Lantas darimana munculnya produk-produk baru tanpa latar belakang sejarah berani menobatkan diri sebagai oleh-oleh khas daerah tertentu? Ironisnya lagi hampir semua produk ini merupakan makanan dengan resep dari mancanegara, pertanyaan kemudian di mana ciri khas sebuah produknya?

Menggandeng nama daerah di brand bisnis demi kepentingan meraup untung terlihat seperti langkah yang rakus. Apalagi beberapa di antaranya memberi label-label yang terasa menggiring. Misalnya “Jangan mengaku sudah ke kota A kalau belum beli kue jualan artis X” tagline tersebut memiliki kesan seolah mengancam? Padahal seberapa erat ikatan si artis dengan daerah tempat ia membuka bisnis saja kadang masih perlu dipertanyakan.
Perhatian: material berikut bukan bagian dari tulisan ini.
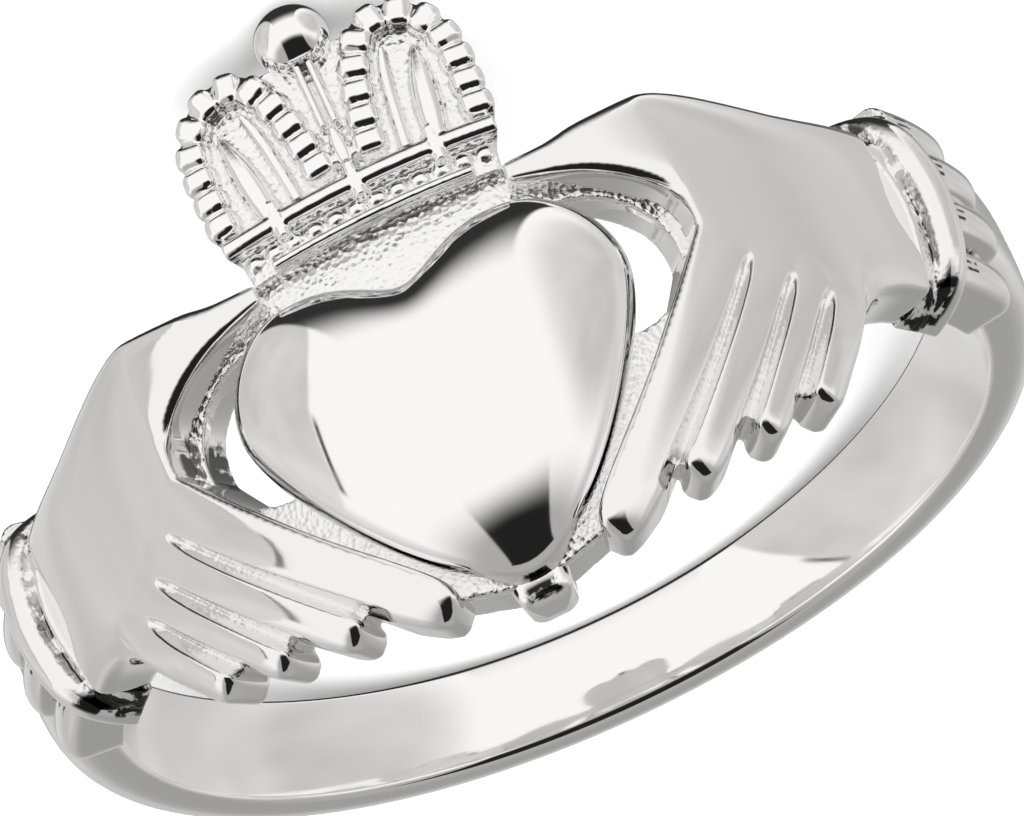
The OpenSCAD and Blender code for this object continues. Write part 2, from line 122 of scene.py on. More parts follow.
# %% [markdown]
# Two kinds of section make nearly all of the head. A ridge follows any line of the flat drawing,
# with upright sides and a rounded top, as a finger or a cuff's roll does. A cushion lies straight
# across the band from one edge to the other, as the back of a hand does. A ridge can also take its
# top from a roof, a height that several ridges share, and then they join without a step.

# %% Ridges and cushions
def power(v, e):
    return np.sign(v) * np.abs(v) ** e


def ridge(bm, table, base=0.0, steps=18, fine=5, lean=0.0, roof=None):
    # columns: s, y, half width, height, rounding, and under a roof the roof's share and the underside
    c = spline(table, fine) if fine > 1 else np.asarray(table, float)
    d = np.gradient(c[:, :2], axis=0)
    across = np.stack([d[:, 1], -d[:, 0]], 1) / np.linalg.norm(d, axis=1)[:, None]
    a = np.pi * np.arange(steps + 1) / steps
    half, height, rise = (np.maximum(c[:, k], 0.005)[:, None] for k in (2, 3, 4))
    out = np.concatenate([half, -half, -half * np.cos(a)], 1)
    s = c[:, 0:1] + across[:, 0:1] * out
    y = c[:, 1:2] + across[:, 1:2] * out
    top, foot = height - lean * half * np.cos(a), 0 * half + base
    if roof:
        share, foot = np.clip(c[:, 5:6], 0, 1), base + np.maximum(c[:, 6:7], 0)
        top = share * roof(s[:, 2:]) + (1 - share) * top
    h = np.concatenate([foot, foot, top - rise + rise * np.sin(a)], 1)
    skin(bm, at(s, y, np.maximum(h, foot)))


def cushion(bm, table, base=0.0, steps=48, fine=8, side=0.6):
    # columns: s, lower y, upper y, height, the edges' height and how full the top is
    c = spline(table, fine)
    a = np.pi * np.arange(steps + 1) / steps
    mid, half = ((c[:, 1] + c[:, 2]) / 2)[:, None], ((c[:, 2] - c[:, 1]) / 2)[:, None]
    height, edge, top = c[:, 3:4], c[:, 4:5], c[:, 5:6]
    y = np.concatenate([mid - half, mid + half, mid + half * power(np.cos(a), side)], 1)
    h = np.concatenate([0 * half + base, 0 * half + base, edge + (height - edge) * np.sin(a) ** top], 1)
    s = np.broadcast_to(c[:, 0:1], y.shape)
    skin(bm, at(s, y, h))


# %% [markdown]
# Cast metal has no seams: wax fills every corner a little before it is cast. A voxel remesh does
# the same to overlapping skins. It melts them into one closed skin, and a few rounds of vertex
# smoothing take the grid's steps out. A Boolean union would join the skins too, but it would keep
# every corner knife sharp. A modifier works on an object, so the skin becomes an object for a
# moment and is taken back as a bmesh.

# %% Melt and smooth
def body_of(bm, name):
    mesh = bpy.data.meshes.new(name)
    bm.to_mesh(mesh)
    bm.free()
    body = bpy.data.objects.new(name, mesh)
    bpy.context.scene.collection.objects.link(body)
    return body


def taken_back(body, *tools):
    bpy.context.view_layer.update()
    result = body.evaluated_get(bpy.context.evaluated_depsgraph_get()).to_mesh()
    bm = bmesh.new()
    bm.from_mesh(result)
    body.to_mesh_clear()
    for used in (*tools, body):
        mesh = used.data
        bpy.data.objects.remove(used)
        bpy.data.meshes.remove(mesh)
    return bm


def smoothed(bm, rounds):
    for _ in range(rounds):
        bmesh.ops.smooth_vert(bm, verts=bm.verts, factor=0.5,
                              use_axis_x=True, use_axis_y=True, use_axis_z=True)


def melted(bm, voxel, rounds):
    body = body_of(bm, "rough")
    remesh = body.modifiers.new("wax", "REMESH")
    remesh.mode = "VOXEL"
    remesh.voxel_size = voxel
    bm = taken_back(body)
    smoothed(bm, rounds)
    return bm


# %% [markdown]
# After melting, a skin is a fine net of points, and it is worked like wax on a mandrel: a point is
# read as s, y and h again, and moved straight in or out. Nothing may stand inside the finger hole,
# so what does is brought out to its wall. Each point also learns how deep it lies in a hollow, by
# comparing the skin with a much smoother copy. The finish reads that value, because a polishing
# wheel reaches the tops and leaves the hollows dull.

# %% Heights and hollows
def ease(t):
    t = np.clip(t, 0, 1)
    return t * t * (3 - 2 * t)


def plan_of(bm):
    co = np.array([v.co[:] for v in bm.verts])
    turn = np.arctan2(co[:, 0], co[:, 2])
    return plan_r * turn, co[:, 1], np.hypot(co[:, 0], co[:, 2]) - bore_r


def set_height(v, h):
    scale = (bore_r + h) / math.hypot(v.co.x, v.co.z)
    v.co.x *= scale
    v.co.z *= scale


def opened(bm, base):
    for v in bm.verts:
        if math.hypot(v.co.x, v.co.z) < bore_r + base:
            set_height(v, base)


def hollows(bm, rounds=24, depth=0.05):
    sharp = np.array([v.co[:] for v in bm.verts])
    normals = np.array([v.normal[:] for v in bm.verts])
    soft = bm.copy()
    smoothed(soft, rounds)
    moved = np.array([v.co[:] for v in soft.verts]) - sharp
    soft.free()
    return ease(np.einsum("ij,ij->i", moved, normals) / depth)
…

Seperti yang kita jumpai di kota Makassar, mengapa harus Makassar Baklave padahal sebelumnya tidak ada oleh-oleh khas Makassar yang namanya Baklave. Mengapa harus bosang makassar padahal tidak ada oleh-oleh Namanya bosang. Oleh-oleh yang ada di Makassar ya Coto Makassar, Pisang epe, Konro, Palubasa, atau bahkan Sop Sodara.

Pada dasarnya dibalik penamaan ada ciri khas yang ditampilkan, misalnya Coto Makassar yang menyajikan penikmatnya daging sapi atau kuda dan bumbu rempah-rempah yang khas. Coto Makassar diduga telah ada sejak Somba Opu (pusat Kerajaan Gowa) berjaya pada tahun 1538 hingga terhidangkan dalam bentuk warung-warung yang ada sekarang dibeberapa pinggiran jalan. Saya tahu persis kalau oleh-oleh tiap daerah itu punya khas-khas tersendiri. Tapi bagaimana dengan Makassar Baklave? Atau jenis oleh-oleh Makassar Bosang?
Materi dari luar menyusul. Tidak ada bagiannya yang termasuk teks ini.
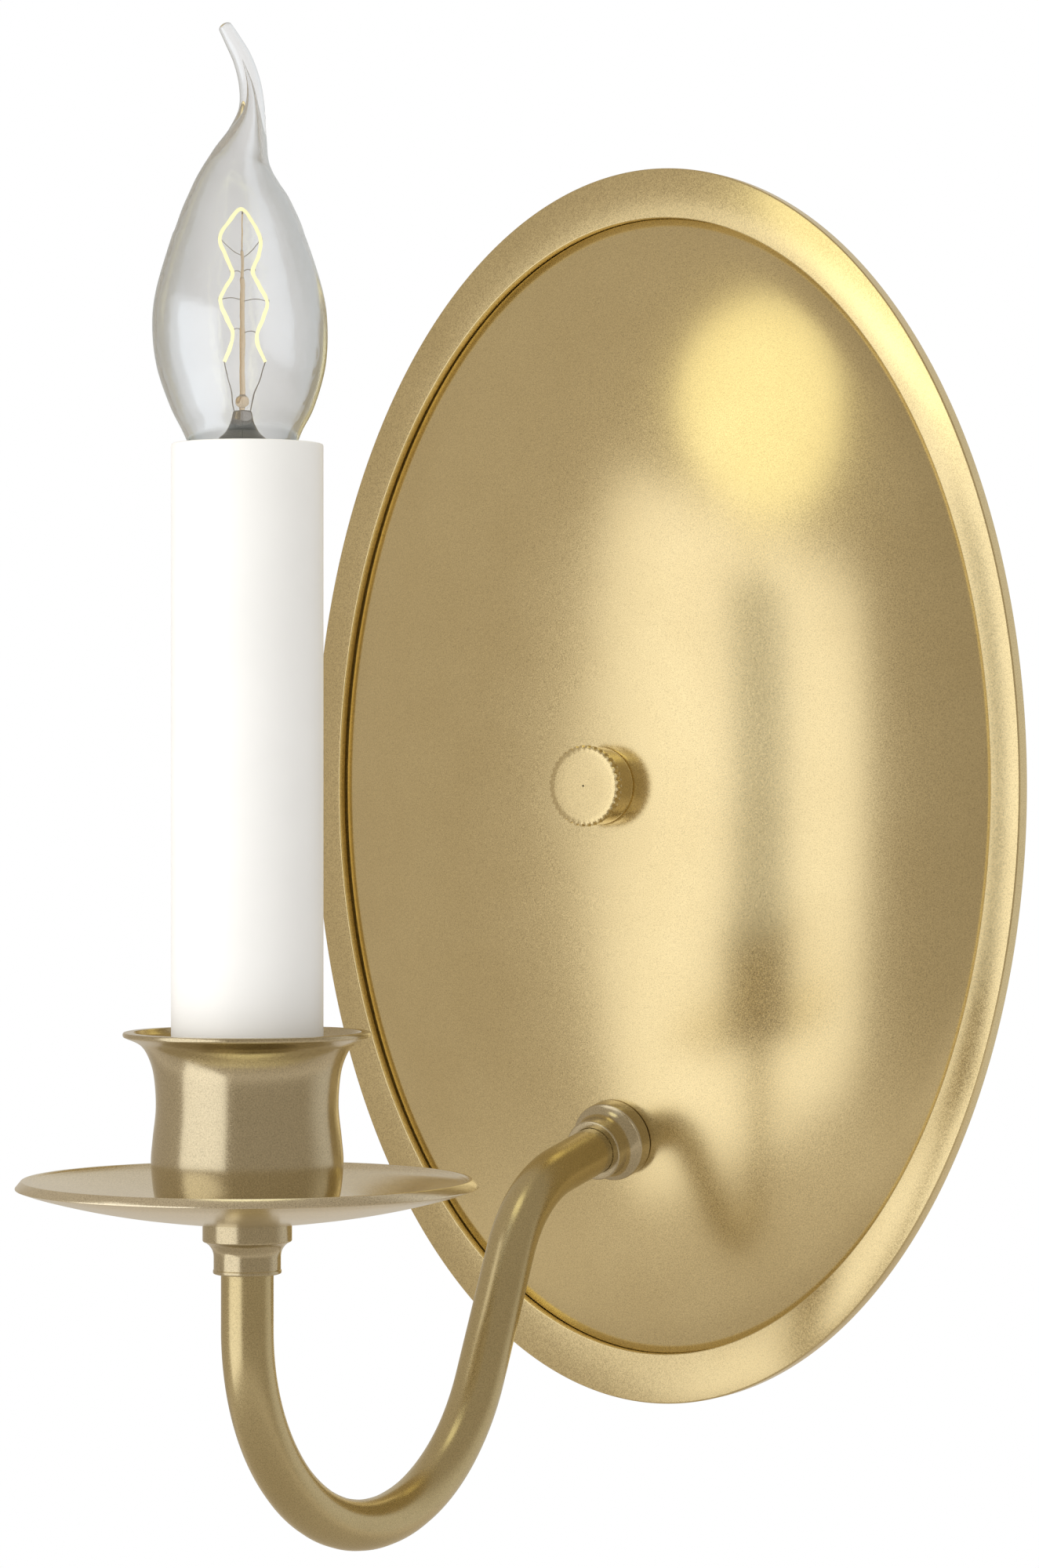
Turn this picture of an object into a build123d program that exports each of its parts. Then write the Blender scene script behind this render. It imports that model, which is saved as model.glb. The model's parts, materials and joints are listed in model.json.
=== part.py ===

Baklave terinspirasi dari Baklava, seperti yang dilansir dari Wikipedia, yaitu sejenis makanan ringan di kawasan Turki dan daerah-daerah tempat mantan kekuasaan Kerajaan Ottoman. Makanan ini terdiri dari kacang walnut atau pistache yang dicincang dan diberi pemanis (gula atau madu) dan dibungkus adonan roti tipis.